Today few people doubt that mankind, as a biological species, was formed in Africa, and from there spread around the whole planet. The earliest remains of man, which are over 3 million years old, were found near the border between Kenya and Ethiopia. The fact that Africa is the only continent where representatives of all the main races are found, as well the chimpanzees (apes that are, in biological aspect, the closest to man and are separated from man by 7-9 million years) also speaks in favor of this hypothesis.

Modern-type man appeared in Africa not later than 35 thousand years ago, also in Kenya and Ethiopia. Little by little, he ousted his closest relatives, the Neanderthal and the Rhodesian man.

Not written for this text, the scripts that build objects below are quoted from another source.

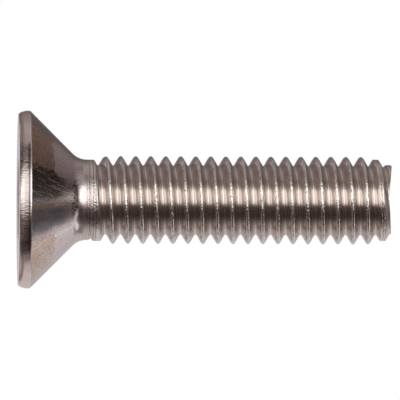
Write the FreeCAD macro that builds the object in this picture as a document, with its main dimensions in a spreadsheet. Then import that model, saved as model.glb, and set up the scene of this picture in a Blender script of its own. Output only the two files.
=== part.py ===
import FreeCAD, Part
import math
import os
import Sketcher

# Countersunk socket screw, metric 6 x 1, about 25 long, all in millimetres.
# It stands on the flat face of its head with its tip up: the axis is Z and the face is z = 0.
# The blank is turned about the axis, a six-sided socket is sunk into the face, and a right-hand
# thread runs from the bare neck out through the chamfered end.

sizes = [
    ("screw_length", "24.85", "over all, from the face of the head to the end"),
    ("head_diameter", "11.8", "widest place of the rim"),
    ("rim_height", "0.72", "from the face to the start of the cone"),
    ("rim_roll", "0.8", "radius of the rolled edge between face and rim"),
    ("rim_roll_height", "0.6", "from the face to the widest place of the rim"),
    ("cone_angle", "90", "whole angle of the countersink"),
    ("head_fillet", "1.2", "radius between cone and neck"),
    ("neck_length", "0.96", "from the sharp foot of the cone to where the crests start to rise"),
    ("neck_drop", "0.255", "from the crests down to the bare neck, as thick as the blank before rolling"),
    ("crest_rise", "1.15", "length in which the crests rise to full height"),
    ("crest_diameter", "5.81", "outside of the thread"),
    ("crest_width", "0.128", "flat along the top of each crest"),
    ("root_width", "0.208", "flat along the bottom of the groove"),
    ("flank_angle", "60", "whole angle of the groove"),
    ("pitch", "1.0", "from one turn of the thread to the next"),
    ("groove_start", "0.36", "from the end of the neck to the middle of the first full groove"),
    ("groove_turn", "180", "where that groove lies, in degrees about the axis from +X"),
    ("run_in_turns", "0.6", "turns in which the groove sinks to its full depth"),
    ("run_in_clearance", "0.05", "how far above the neck the groove has run out"),
    ("chamfer_length", "1.35", "from the last full crest to the end, lip included"),
    ("lip_rise", "0.05", "from the bottom of the groove up to the lip at the very end"),
    ("lip_length", "0.3", "straight stretch of the lip"),
    ("lip_width", "0.1", "flat top of the lip"),
    ("cup_depth", "0.35", "hollow that rolling leaves in the end"),
    ("socket_width", "4.0", "across the flats of the socket"),
    ("socket_depth", "2.5", "from the face to the foot of the flats"),
    ("socket_floor_width", "3.8", "across the cone in the floor of the socket"),
    ("socket_floor_angle", "120", "whole angle of that cone"),
    ("socket_mouth_width", "4.9", "across the lead-in at the mouth of the socket"),
    ("socket_mouth_angle", "120", "whole angle of the lead-in"),
]

doc = FreeCAD.newDocument("countersunk_screw")
sheet = doc.addObject("Spreadsheet::Sheet", "Sizes")
for row, (alias, value, note) in enumerate(sizes, 1):
    sheet.set("A%d" % row, alias)
    sheet.set("B%d" % row, value)
    sheet.setAlias("B%d" % row, alias)
    sheet.set("C%d" % row, note)
doc.recompute()

# Radii and heights that follow from the sizes and are used by more than one outline.
head_radius = "Sizes.head_diameter / 2"
crest_radius = "Sizes.crest_diameter / 2"
neck_radius = "(%s - Sizes.neck_drop)" % crest_radius
flank_slope = "tan(Sizes.flank_angle / 2 * 1deg)"
thread_depth = "((Sizes.pitch - Sizes.crest_width - Sizes.root_width) / 2 / %s)" % flank_slope
root_radius = "(%s - %s)" % (crest_radius, thread_depth)
half_cone = "(Sizes.cone_angle / 2 * 1deg)"
cone_foot = "(Sizes.rim_height + (%s - %s) / tan(%s))" % (head_radius, neck_radius, half_cone)
neck_end = "(%s + Sizes.neck_length)" % cone_foot
first_groove = "(%s + Sizes.groove_start)" % neck_end

body = doc.addObject("PartDesign::Body", "screw")
body.Label = "screw"


def newSketch(name, role):
    sketch = body.newObject("Sketcher::SketchObject", name)
    plane = next(feature for feature in body.Origin.OriginFeatures if feature.Role == role)
    sketch.AttachmentSupport = (plane, [""])
    sketch.MapMode = "FlatFace"
    return sketch


def bind(sketch, constraint, expression):
    number = sketch.addConstraint(constraint)
    sketch.setExpression("Constraints[%d]" % number, expression)


# An arc of the given radius from start to end, which swells to the right of that way or is hollow there.
def arcBetween(start, end, radius, swells):
    chord = end - start
    sideways = FreeCAD.Vector(chord.y, -chord.x, 0).normalize() * (1 if swells else -1)
    rise = radius - math.sqrt(radius ** 2 - (chord.Length / 2) ** 2)
    return Part.Arc(start, start + chord / 2 + sideways * rise, end)


# Draw a closed outline, anticlockwise, through corners given as pairs of expressions (radius, height),
# where None puts the corner on that axis. Edges named in swells or hollows are arcs of the radius given.
def drawOutline(sketch, corners, swells=None, hollows=None):
    swells = swells or {}
    hollows = hollows or {}
    radii = {**swells, **hollows}
    points = []
    for corner in corners:
        across, along = [0 if part is None else sketch.evalExpression(part) for part in corner]
        points.append(FreeCAD.Vector(across, along, 0))
    for number, start in enumerate(points):
        end = points[(number + 1) % len(points)]
        if number in radii:
            radius = sketch.evalExpression(radii[number])
            sketch.addGeometry(arcBetween(start, end, radius, number in swells), False)
            bind(sketch, Sketcher.Constraint("Radius", number, radius), radii[number])
        else:
            sketch.addGeometry(Part.LineSegment(start, end), False)
    # A sketch keeps its arcs anticlockwise, so a hollow one starts where the outline leaves it.
    first = [2 if number in hollows else 1 for number in range(len(points))]
    for number in range(len(points)):
        following = (number + 1) % len(points)
        joint = Sketcher.Constraint("Coincident", number, 3 - first[number], following, first[following])
        sketch.addConstraint(joint)
    for number, (across, along) in enumerate(corners):
        corner = (number, first[number])
        if across is None:
            sketch.addConstraint(Sketcher.Constraint("PointOnObject", *corner, -2))
        else:
            bind(sketch, Sketcher.Constraint("DistanceX", -1, 1, *corner, points[number].x), across)
        if along is None:
            sketch.addConstraint(Sketcher.Constraint("PointOnObject", *corner, -1))
        else:
            bind(sketch, Sketcher.Constraint("DistanceY", -1, 1, *corner, points[number].y), along)


def turn(kind, name, outline):
    feature = body.newObject(kind, name)
    feature.Profile = outline
    feature.ReferenceAxis = (outline, ["V_Axis"])
    feature.Angle = 360
    doc.recompute()


# Head, neck, threaded length and end, turned in one piece. The end is a thin lip around a shallow cup.
def turnBlank():
    outline = newSketch("blank_outline", "XZ_Plane")
    roll_start = "%s - Sizes.rim_roll + sqrt(Sizes.rim_roll ^ 2 - Sizes.rim_roll_height ^ 2)" % head_radius
    fillet_reach = "Sizes.head_fillet * tan(Sizes.cone_angle / 4 * 1deg)"
    lip_radius = "(%s + Sizes.lip_rise)" % root_radius
    corners = [
        (None, None),
        (roll_start, None),
        (head_radius, "Sizes.rim_roll_height"),
        (head_radius, "Sizes.rim_height"),
        (
            "%s + %s * sin(%s)" % (neck_radius, fillet_reach, half_cone),
            "%s - %s * cos(%s)" % (cone_foot, fillet_reach, half_cone),
        ),
        (neck_radius, "%s + %s" % (cone_foot, fillet_reach)),
        (neck_radius, neck_end),
        (crest_radius, "%s + Sizes.crest_rise" % neck_end),
        (crest_radius, "Sizes.screw_length - Sizes.chamfer_length"),
        (lip_radius, "Sizes.screw_length - Sizes.lip_length"),
        (lip_radius, "Sizes.screw_length"),
        ("%s - Sizes.lip_width" % lip_radius, "Sizes.screw_length"),
        (None, "Sizes.screw_length - Sizes.cup_depth"),
    ]
    drawOutline(outline, corners, swells={1: "Sizes.rim_roll"}, hollows={4: "Sizes.head_fillet"})
    turn("PartDesign::Revolution", "turned_blank", outline)


# Six flats sunk from the face, with two of the corners on the X axis.
def sinkSocket():
    outline = newSketch("socket_outline", "XY_Plane")
    corner_radius = "Sizes.socket_width / 2 / cos(30deg)"
    reach = outline.evalExpression(corner_radius)
    corners = []
    for number in range(6):
        angle = math.radians(60 * number)
        corners.append(FreeCAD.Vector(reach * math.cos(angle), reach * math.sin(angle), 0))
    for start, end in zip(corners, corners[1:] + corners[:1]):
        outline.addGeometry(Part.LineSegment(start, end), False)
    circle = outline.addGeometry(Part.Circle(FreeCAD.Vector(0, 0, 0), FreeCAD.Vector(0, 0, 1), reach), True)
    outline.addConstraint(Sketcher.Constraint("Coincident", circle, 3, -1, 1))
    bind(outline, Sketcher.Constraint("Radius", circle, reach), corner_radius)
    for number in range(6):
        outline.addConstraint(Sketcher.Constraint("Coincident", number, 2, (number + 1) % 6, 1))
        outline.addConstraint(Sketcher.Constraint("PointOnObject", number, 1, circle))
    for number in range(1, 6):
        outline.addConstraint(Sketcher.Constraint("Equal", 0, number))
    outline.addConstraint(Sketcher.Constraint("PointOnObject", 0, 1, -1))
    socket = body.newObject("PartDesign::Pocket", "socket")
    socket.Profile = outline
    socket.Reversed = True
    socket.setExpression("Length", "Sizes.socket_depth")
    doc.recompute()


# A cone about the axis, cut from its wide end at the given height up towards the tip of the screw.
def cutCone(name, width, angle, height):
    outline = newSketch(name + "_outline", "XZ_Plane")
    depth = "%s / 2 / tan(%s / 2 * 1deg)" % (width, angle)
    point = depth if height is None else "%s + %s" % (height, depth)
    drawOutline(outline, [(None, height), ("%s / 2" % width, height), (None, point)])
    turn("PartDesign::Groove", name, outline)


# The section of the groove: a flat bottom between two flanks, which reach the outside well clear of the crests.
# It lies in a plane through the axis, turned to where the first full groove is.
def drawGroove():
    section = newSketch("groove_section", "XZ_Plane")
    section.setExpression(".AttachmentOffset.Rotation.Axis.y", "1")
    section.setExpression(".AttachmentOffset.Rotation.Axis.z", "0")
    section.setExpression(".AttachmentOffset.Rotation.Angle", "Sizes.groove_turn")
    mouth_radius = "%s + Sizes.pitch / 4" % crest_radius
    mouth_half = "((Sizes.pitch - Sizes.crest_width) / 2 + Sizes.pitch / 4 * %s)" % flank_slope
    corners = [
        (root_radius, "%s - Sizes.root_width / 2" % first_groove),
        (mouth_radius, "%s - %s" % (first_groove, mouth_half)),
        (mouth_radius, "%s + %s" % (first_groove, mouth_half)),
        (root_radius, "%s + Sizes.root_width / 2" % first_groove),
    ]
    drawOutline(section, corners)
    return section


# The groove winds from its first full turn out past the end of the screw. The other way it winds outwards
# as it goes, so that it runs out into the neck.
def cutThread():
    section = drawGroove()
    thread = body.newObject("PartDesign::SubtractiveHelix", "thread")
    thread.Profile = section
    thread.ReferenceAxis = (section, ["V_Axis"])
    thread.Mode = "pitch-height-angle"
    thread.setExpression("Pitch", "Sizes.pitch")
    thread.setExpression("Height", "Sizes.screw_length + Sizes.pitch - %s" % first_groove)
    doc.recompute()
    run_in = body.newObject("PartDesign::SubtractiveHelix", "thread_run_in")
    run_in.Profile = section
    run_in.ReferenceAxis = (section, ["V_Axis"])
    run_in.Mode = "height-turns-growth"
    run_in.setExpression("Height", "Sizes.pitch * Sizes.run_in_turns")
    run_in.setExpression("Turns", "Sizes.run_in_turns")
    climb = "(%s - Sizes.neck_drop + Sizes.run_in_clearance)" % thread_depth
    run_in.setExpression("Growth", "%s / Sizes.run_in_turns" % climb)
    run_in.Reversed = True
    doc.recompute()


turnBlank()
sinkSocket()
cutCone("socket_floor", "Sizes.socket_floor_width", "Sizes.socket_floor_angle", "Sizes.socket_depth")
cutCone("socket_mouth", "Sizes.socket_mouth_width", "Sizes.socket_mouth_angle", None)
cutThread()

for item in doc.Objects:
    if "Invalid" in item.State or "Error" in item.State:
        raise RuntimeError("%s failed: %s" % (item.Name, item.State))
if body.Shape.isNull() or not body.Shape.isValid() or len(body.Shape.Solids) != 1:
    raise RuntimeError("the screw is not one sound solid")

os.makedirs("parts", exist_ok=True)
body.Shape.exportStep("parts/%s.step" % body.Label)
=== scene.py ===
import bpy
import math
from mathutils import Matrix, Vector


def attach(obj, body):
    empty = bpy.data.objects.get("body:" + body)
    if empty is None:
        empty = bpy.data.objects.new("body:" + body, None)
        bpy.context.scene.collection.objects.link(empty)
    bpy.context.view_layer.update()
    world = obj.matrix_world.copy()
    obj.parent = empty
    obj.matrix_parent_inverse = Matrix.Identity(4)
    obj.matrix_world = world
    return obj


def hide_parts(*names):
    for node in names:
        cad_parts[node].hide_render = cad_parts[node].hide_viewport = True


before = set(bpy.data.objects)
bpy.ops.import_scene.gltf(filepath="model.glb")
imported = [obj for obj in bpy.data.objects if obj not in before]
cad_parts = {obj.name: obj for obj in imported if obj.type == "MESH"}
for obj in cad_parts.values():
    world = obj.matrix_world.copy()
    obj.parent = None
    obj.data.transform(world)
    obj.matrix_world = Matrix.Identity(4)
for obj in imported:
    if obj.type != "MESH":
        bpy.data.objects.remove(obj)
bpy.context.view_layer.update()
millimetre = 0.001


# A value in a node tree, so that nodes can be written as plain sums.
class Field:
    def __init__(self, tree, socket):
        self.tree = tree
        self.socket = socket

    def __add__(self, other):
        return calc("ADD", self, other)

    def __radd__(self, other):
        return calc("ADD", other, self)

    def __sub__(self, other):
        return calc("SUBTRACT", self, other)

    def __rsub__(self, other):
        return calc("SUBTRACT", other, self)

    def __mul__(self, other):
        return calc("MULTIPLY", self, other)

    def __rmul__(self, other):
        return calc("MULTIPLY", other, self)

    def __truediv__(self, other):
        return calc("DIVIDE", self, other)


def feed(tree, socket, value):
    if isinstance(value, Field):
        tree.links.new(value.socket, socket)
    else:
        socket.default_value = value


def calc(kind, *values):
    tree = next(value.tree for value in values if isinstance(value, Field))
    node = tree.nodes.new("ShaderNodeMath")
    node.operation = kind
    for place, value in enumerate(values):
        feed(tree, node.inputs[place], value)
    return Field(tree, node.outputs[0])


def between(value, start, end, low=0.0, high=1.0, smooth=True):  # low before start, high after end
    tree = value.tree
    node = tree.nodes.new("ShaderNodeMapRange")
    node.interpolation_type = "SMOOTHSTEP" if smooth else "LINEAR"
    for place, part in enumerate((value, start, end, low, high)):
        feed(tree, node.inputs[place], part)
    return Field(tree, node.outputs[0])


def follow(value, points):  # a broken line through the points, level before the first and after the last
    total = points[0][1]
    for (start, low), (end, high) in zip(points, points[1:]):
        total = total + between(value, start, end, 0.0, high - low, smooth=False)
    return total


def split(tree, socket):
    node = tree.nodes.new("ShaderNodeSeparateXYZ")
    tree.links.new(socket, node.inputs[0])
    return [Field(tree, output) for output in node.outputs]


def atLeast(low, mask):  # the mask, squeezed so that it never falls below low
    return low + (1 - low) * mask


def vector(tree, *parts):
    node = tree.nodes.new("ShaderNodeCombineXYZ")
    for place, part in enumerate(parts):
        feed(tree, node.inputs[place], part)
    return Field(tree, node.outputs[0])


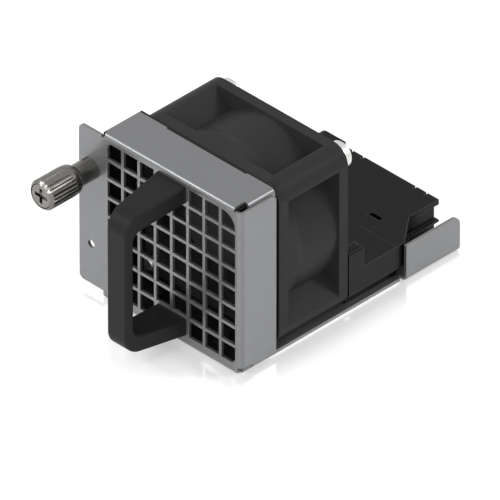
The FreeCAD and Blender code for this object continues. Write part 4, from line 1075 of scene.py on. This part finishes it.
# %% Mirror for the camera's rays
ray = add(pale.node_tree, "ShaderNodeLightPath")
mirror = add(pale.node_tree, "ShaderNodeMath", operation="MULTIPLY")
pale.node_tree.links.new(ray.outputs["Is Camera Ray"], mirror.inputs[0])
pale.node_tree.links.new(near_bracket, mirror.inputs[1])
pale.node_tree.links.new(mirror.outputs[0], pale_surface.inputs["Metallic"])
print("floor material:", len(pale.node_tree.nodes), "nodes")

# %% [markdown]
# ## The white surroundings
#
# Products are photographed in a tent of white cloth, so that metal has something pale to
# mirror. A picture of a studio could surround the scene, but one even white is what such a
# tent is. The view transform is set to `Standard`, because Blender's usual `AgX` is made
# for strong light: it would turn this white background grey and lift the blacks.

# %% Surround with white
TENT_STRENGTH = 0.95

world = bpy.data.worlds.new("studio")
bpy.context.scene.world = world
world.use_nodes = True
world.node_tree.nodes["Background"].inputs["Color"].default_value = WHITE
world.node_tree.nodes["Background"].inputs["Strength"].default_value = TENT_STRENGTH
bpy.context.scene.view_settings.view_transform = "Standard"
print("view transform:", bpy.context.scene.view_settings.view_transform)

# %% [markdown]
# ## The lamps
#
# The white tent alone gives no direction: folds and round edges would stay dull. In the
# photograph thin bright lines run along the folds, and the right cheek is lighter than the
# face. Sun lamps would do that with hard shadows. Discs of light about 0.6 m away give the
# lines and keep the shadows soft. Each is named for what it does.

# %% Set up the lamps
LAMP_TARGET = Vector((0, 0, 0.02))


def lamp(name, place, size, watts):
    data = bpy.data.lights.new(name, "AREA")
    data.shape = "DISK"
    data.size = size
    data.energy = watts
    made = bpy.data.objects.new(name, data)
    bpy.context.scene.collection.objects.link(made)
    made.location = place
    made.rotation_euler = (LAMP_TARGET - Vector(place)).to_track_quat("-Z", "Y").to_euler()
    return made


lamps = [lamp("fold_light", place=(-0.4, -0.4, 0.42), size=0.16, watts=1.05),
         lamp("side_light", place=(0.4, 0.4, 0.42), size=0.16, watts=1.05),
         lamp("front_light", place=(0.25, -0.5, 0.27), size=0.14, watts=0.8),
         lamp("rim_light", place=(-0.04, -0.44, 0.4), size=0.2, watts=0.6)]
print("lamps:", [made.name for made in lamps])

# %% [markdown]
# ## The camera
#
# In the photograph lines that are parallel on the module stay parallel: it was taken from
# far away, halfway between front and right, looking about 35 degrees down. An orthographic
# camera would do for this one view. A very long lens does the same and stays an ordinary
# camera, so other views can be made from it. Aim and distance were set by laying the render
# over the photograph.

# %% Place the camera
AIM = Vector((0.0103, -0.0087, 0.020))
TOWARDS_CAMERA = Vector((1, -1, 1)).normalized()
CAMERA_AWAY = 4.27
LENS, SENSOR = 1500, 36
CLIP_NEAR, CLIP_FAR = 0.1, 20

camera_data = bpy.data.cameras.new("camera")
camera_data.lens = LENS
camera_data.sensor_width = SENSOR
camera_data.clip_start = CLIP_NEAR
camera_data.clip_end = CLIP_FAR
camera = bpy.data.objects.new("camera", camera_data)
bpy.context.scene.collection.objects.link(camera)
camera.location = AIM + TOWARDS_CAMERA * CAMERA_AWAY
camera.rotation_euler = (-TOWARDS_CAMERA).to_track_quat("-Z", "Y").to_euler()
bpy.context.scene.camera = camera
print("camera at", [round(v, 3) for v in camera.location])
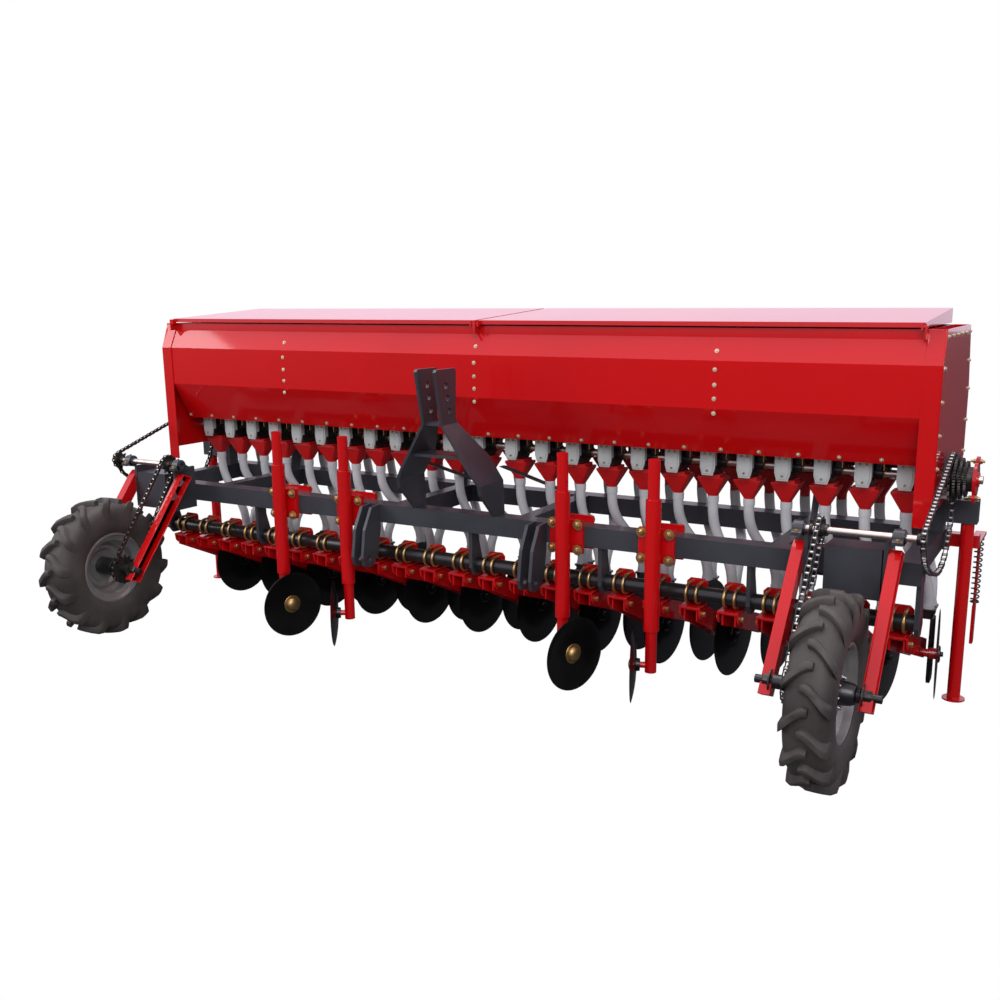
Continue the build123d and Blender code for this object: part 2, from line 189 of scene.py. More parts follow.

The transition to cattle-breeding, then to agriculture, took place on the territory of modern Sahara approximately at the same time as in the Near East: the agricultural settlement of Amekni is dated to 6700 BC. But for a long time cattle-breeding prevailed here (this can be proved by numerous rock paintings found in mountainous regions of Sahara); this could have been one of the reasons why the territory of Sahara turned into a desert. Migrating from the drying Sahara, large masses of people accumulated in the fertile valley of the River Nile, which created the environment for the appearance of the Ancient Egypt civilization.

Africa looks at Europe from the height of its age.